**EXERCISE BRIEF**
Find the line that contains "Recreate this object". Then set down that line and all the lines after it, to the end of the records, exactly and with nothing added.

**THE INPUT**
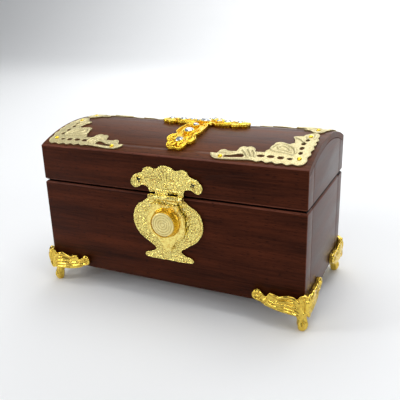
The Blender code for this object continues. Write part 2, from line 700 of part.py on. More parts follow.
def bracket_nails(corner, side_x, side_y):
    for word, frame in bracket_nail_frames(side_x, side_y).items():
        name = "bracket_nail_" + corner + "_" + word
        piece(name, nail(frame, *BRACKET_NAIL), CROSS_GILT, LID_PIVOT, smooth=True)


# ---------------------------------------------------------------- cross on the crown

ARMS = {"right": CROSS_ARM, "back": CROSS_ARM, "left": CROSS_ARM, "front": CROSS_FOOT}

def arm_side(length):
    """One side of an arm in (distance out, half width): waist, leaf swell, side loop and tip loop."""
    unit = length / 45
    wide = sqrt(unit)
    return [(7.5 * unit, 5 * wide, 0.15), (20 * unit, 8.2 * wide, 0.3), (29 * unit, 5.4 * wide, 0.85),
            (38 * unit, 5.6 * wide, 0.75), (43.8 * unit, 1 * wide, 0)]


def cross_outline():
    outline = []
    for quarter, length in enumerate(ARMS.values()):
        side = arm_side(length / MM)
        out = [(x, -y, bulge) for x, y, bulge in side]
        back = [(x, y, bulge) for (x, y, _), (_, _, bulge) in zip(reversed(side), reversed(side[:-1]))]
        back.append((side[0][0], side[0][1], 0.45))
        turn = Matrix.Rotation(quarter * pi / 2, 2)
        for x, y, bulge in out + back:
            spot = turn @ Vector((x, y))
            outline.append((spot.x, spot.y, bulge))
    return arcs(scaled(outline), radians(45))


def cross_holes():
    """Open loops beside and beyond the last crystal of each arm."""
    holes = []
    for quarter, length in enumerate(ARMS.values()):
        unit = length / 45
        turn = Matrix.Rotation(quarter * pi / 2, 2)
        for out, across, radius in ((33.4, 5.8, 1.6), (39.6, 3.0, 1.3)):
            for side in (-1, 1):
                spot = turn @ Vector((out * unit, side * across * sqrt(unit / MM) * MM))
                holes.append(circle(spot.x, spot.y, radius * unit, 6))
    return holes


def cross_place():
    middle = Matrix.Translation((CROSS_X, DOME_ARC / 2 + CROSS_BACK, 0))
    return middle @ Matrix.Rotation(CROSS_TURN, 4, "Z")


def cross():
    flat = moved(plate(cross_outline(), CROSS_THICK, cross_holes()), cross_place())
    piece("cross", wrapped(flat, GAP, 10 * MM), CROSS_GILT, LID_PIVOT)


def crystal(x, y, radius, sides=8):
    """Cut crystal: sloping sides up to a flat table."""
    spot = cross_place() @ Vector((x * MM, y * MM, 0))
    frame = on_dome(spot.x, spot.y, GAP + CROSS_THICK + GAP)
    size = radius * MM
    girdle = 0.4 * MM
    profile = [(0, 0), (size * 0.8, 0), (size, girdle), (size * 0.6, CRYSTAL_RISE), (0, CRYSTAL_RISE)]
    return turned(profile, frame, sides)


def crystals():
    """One stone over the middle and one on the leaf swell of each arm."""
    piece("cross_crystal_centre", crystal(0, 0, 3.9, 12), CRYSTAL, LID_PIVOT)
    for quarter, (word, length) in enumerate(ARMS.items()):
        out = CRYSTAL_OUT * length / MM
        spot = Matrix.Rotation(quarter * pi / 2, 2) @ Vector((out, 0))
        piece("cross_crystal_" + word, crystal(spot.x, spot.y, 2.8), CRYSTAL, LID_PIVOT)


# ---------------------------------------------------------------- lid hinges

def hinge_pockets(side):
    """Mortises in a rim for the two leaves; side is 1 in the lid and -1 in the body."""
    pockets = []
    for x in (-HINGE_X, HINGE_X):
        near = PARTING + side * (LEAF + RIM_GAP / 2 + GAP)
        far = PARTING - side * RIM_GAP
        low = (x - HINGE_LENGTH / 2 - GAP, BACK - LEAF_DEPTH - GAP, min(near, far))
        high = (x + HINGE_LENGTH / 2 + GAP, BACK + GAP, max(near, far))
        pockets.append(block(low, high))
    return merged(pockets)


def screw_frames(side):
    """A countersunk screw in the middle of each leaf, its head level with the rim."""
    frames = {}
    for word, x in (("left", -HINGE_X), ("right", HINGE_X)):
        place = Vector((x, BACK - LEAF_DEPTH / 2, PARTING + side * RIM_GAP / 2))
        frames[word] = Matrix.Translation(place) @ Matrix.Rotation(pi if side > 0 else 0, 4, "X")
    return frames


def screw_profile(grow):
    """Countersunk screw, or with grow the hole that clears it."""
    head = HINGE_SCREW_HEAD + grow
    root = SHANK_RADIUS + grow
    tip = -HINGE_SCREW_LENGTH - grow
    return [(0, tip), (root, tip), (root, -0.9 * MM - grow), (head, 0), (0, 0)]


def screw_holes(side):
    holes = []
    for frame in screw_frames(side).values():
        profile = screw_profile(GAP)
        profile[-1:] = [(HINGE_SCREW_HEAD + GAP, LEAF), (0, LEAF)]
        holes.append(turned(profile, frame))
    return merged(holes)


def hinge_leaf(name, x, side, gaps, pivot):
    """A leaf let into the rim; its barrel on the hinge axis is cut away along the other leaf's knuckles."""
    rim = RIM_GAP / 2
    tip = -HINGE_PROUD - LEAF_DEPTH
    start = pi + asin((rim + LEAF) / HINGE_RADIUS)
    end = 3 * pi + asin(rim / HINGE_RADIUS)
    turns = [start + (end - start) * k / 12 for k in range(13)]
    barrel = [(HINGE_RADIUS * cos(turn), HINGE_RADIUS * sin(turn)) for turn in turns]
    outline = [(tip, -rim - LEAF)] + barrel + [(tip, -rim)]
    if side > 0:
        outline = [(y, -z) for y, z in reversed(outline)]
    bore = circle(0, 0, HINGE_PIN_RADIUS + PIN_FIT, 10)
    stand = Matrix(((0, 0, 1, x - HINGE_LENGTH / 2), (1, 0, 0, HINGE_AXIS.y), (0, 1, 0, HINGE_AXIS.z),
                    (0, 0, 0, 1)))
    made = piece(name, moved(plate(outline, HINGE_LENGTH, [bore]), stand), STEEL, pivot)
    reach = HINGE_RADIUS + GAP
    for start, end in gaps:
        low = (x + start - KNUCKLE_GAP, HINGE_AXIS.y - reach, PARTING - 2 * HINGE_RADIUS)
        high = (x + end + KNUCKLE_GAP, HINGE_AXIS.y + reach, PARTING + 2 * HINGE_RADIUS)
        boolean(made, block(low, high), "DIFFERENCE")
    boolean(made, screw_holes(side), "DIFFERENCE")


def hinges():
    """Two let-in hinges: the body leaf has the outer knuckles and the lid leaf the middle one."""
    sixth = HINGE_LENGTH / 6
    middle = [(-sixth, sixth)]
    outer = [(-HINGE_LENGTH, -sixth), (sixth, HINGE_LENGTH)]
    for word, x in (("left", -HINGE_X), ("right", HINGE_X)):
        hinge_leaf("hinge_body_leaf_" + word, x, -1, middle, None)
        hinge_leaf("hinge_lid_leaf_" + word, x, 1, outer, LID_PIVOT)
        start = HINGE_AXIS + Vector((x - HINGE_LENGTH / 2, 0, 0))
        end = HINGE_AXIS + Vector((x + HINGE_LENGTH / 2, 0, 0))
        piece("hinge_pin_" + word, rod(HINGE_PIN_RADIUS, start, end), STEEL, smooth=True)
    for side, name, pivot in ((-1, "hinge_body_screw_", None), (1, "hinge_lid_screw_", LID_PIVOT)):
        for word, frame in screw_frames(side).items():
            piece(name + word, turned(screw_profile(0), frame, 10), STEEL, pivot)


# ---------------------------------------------------------------- the whole box

long_board("front_panel", FRONT, FRONT + BOARD, "plain")
long_board("back_panel", BACK, BACK - BOARD, "hinged")
end_panel("left_end_panel", -1)
end_panel("right_end_panel", 1)
bottom_panel()
for corner, (corner_x, corner_y) in CORNERS.items():
    foot("foot_" + corner, corner_x, corner_y)
    corner_bracket("corner_bracket_" + corner, corner_x, corner_y)
    bracket_nails(corner, corner_x, corner_y)
catch_plate()
lid_rail("lid_front_rail", FRONT, 1)
lid_rail("lid_back_rail", BACK, -1)
lid_end("lid_left_end", -1)
lid_end("lid_right_end", 1)
lid_top()
cross()
crystals()
latch_plate()
latch_screws()
hasp_pin()
hasp_strap()
button()
hinges()
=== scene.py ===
"""Tabernacle box: a stained wooden casket with gilt feet, latch, openwork corners and a jewelled cross."""

import math

import bpy
from mathutils import Matrix, Vector


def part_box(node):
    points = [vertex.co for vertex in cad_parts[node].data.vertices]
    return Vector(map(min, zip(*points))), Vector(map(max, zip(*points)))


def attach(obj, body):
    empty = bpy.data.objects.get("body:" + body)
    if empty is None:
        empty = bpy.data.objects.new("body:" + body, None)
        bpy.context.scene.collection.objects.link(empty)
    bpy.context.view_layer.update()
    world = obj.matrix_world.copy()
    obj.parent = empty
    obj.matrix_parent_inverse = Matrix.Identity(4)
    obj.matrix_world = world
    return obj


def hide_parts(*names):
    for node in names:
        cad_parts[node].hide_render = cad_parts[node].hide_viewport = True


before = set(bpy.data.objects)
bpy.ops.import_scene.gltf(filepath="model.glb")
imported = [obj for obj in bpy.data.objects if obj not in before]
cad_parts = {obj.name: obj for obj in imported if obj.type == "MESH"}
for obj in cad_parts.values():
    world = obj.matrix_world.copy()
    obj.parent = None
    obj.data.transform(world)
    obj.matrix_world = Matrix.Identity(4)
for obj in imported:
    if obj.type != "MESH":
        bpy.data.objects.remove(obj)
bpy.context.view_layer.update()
MM = 0.001
DOUBLES = 0.002 * MM  # points nearer than this are one point


# ---------------------------------------------------------------- studio
# White paper that sweeps up behind the box, under a big overhead softbox, with weaker ones behind,
# in front and on each side, and a lamp for the backdrop, as a small product is lit on a table.

studio = bpy.context.scene
studio.view_settings.view_transform = "Standard"
world = bpy.data.worlds.new("pale_room")
studio.world = world
world.use_nodes = True
world.node_tree.nodes["Background"].inputs["Color"].default_value = (0.95, 0.97, 1.0, 1)
world.node_tree.nodes["Background"].inputs["Strength"].default_value = 0.2

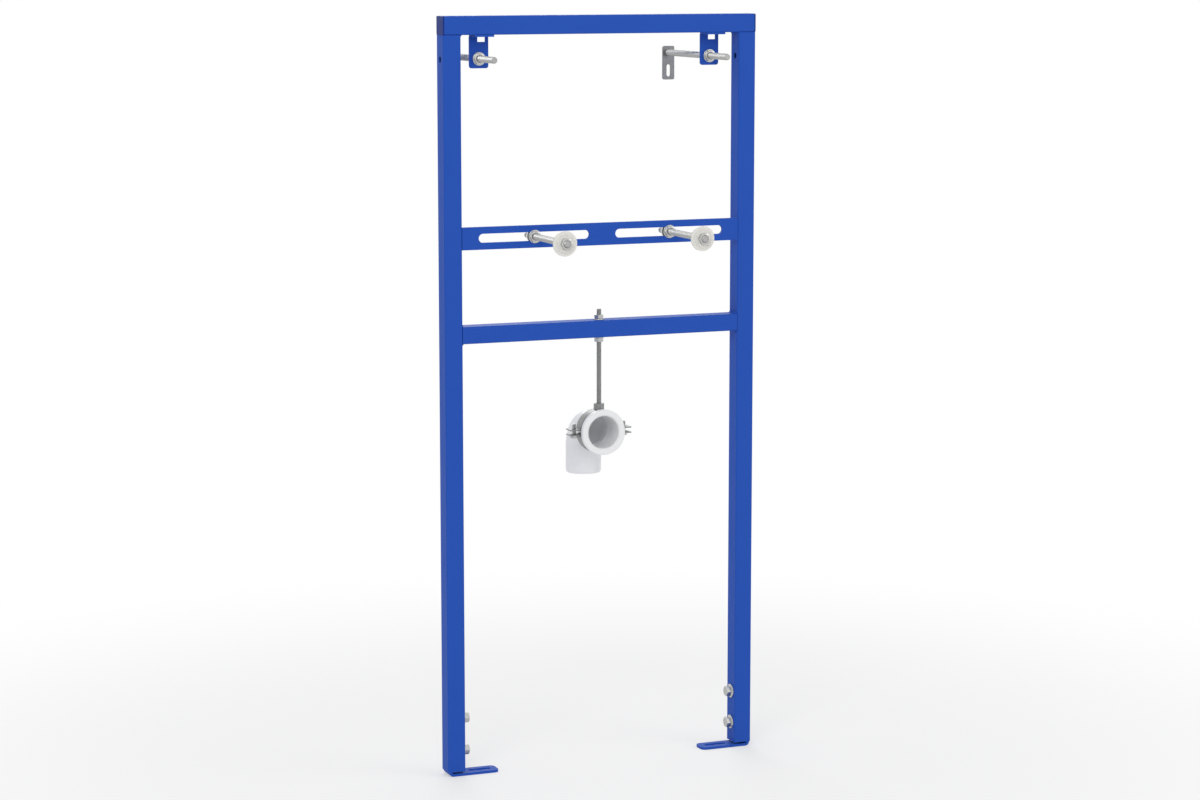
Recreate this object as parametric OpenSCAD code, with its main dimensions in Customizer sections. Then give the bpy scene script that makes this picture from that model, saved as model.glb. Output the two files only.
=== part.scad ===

**RESULT OF THIS TASK**
Recreate this object as parametric OpenSCAD code, with its main dimensions in Customizer sections. Then give the bpy scene script that makes this picture from that model, saved as model.glb. Output the two files only.
=== part.scad ===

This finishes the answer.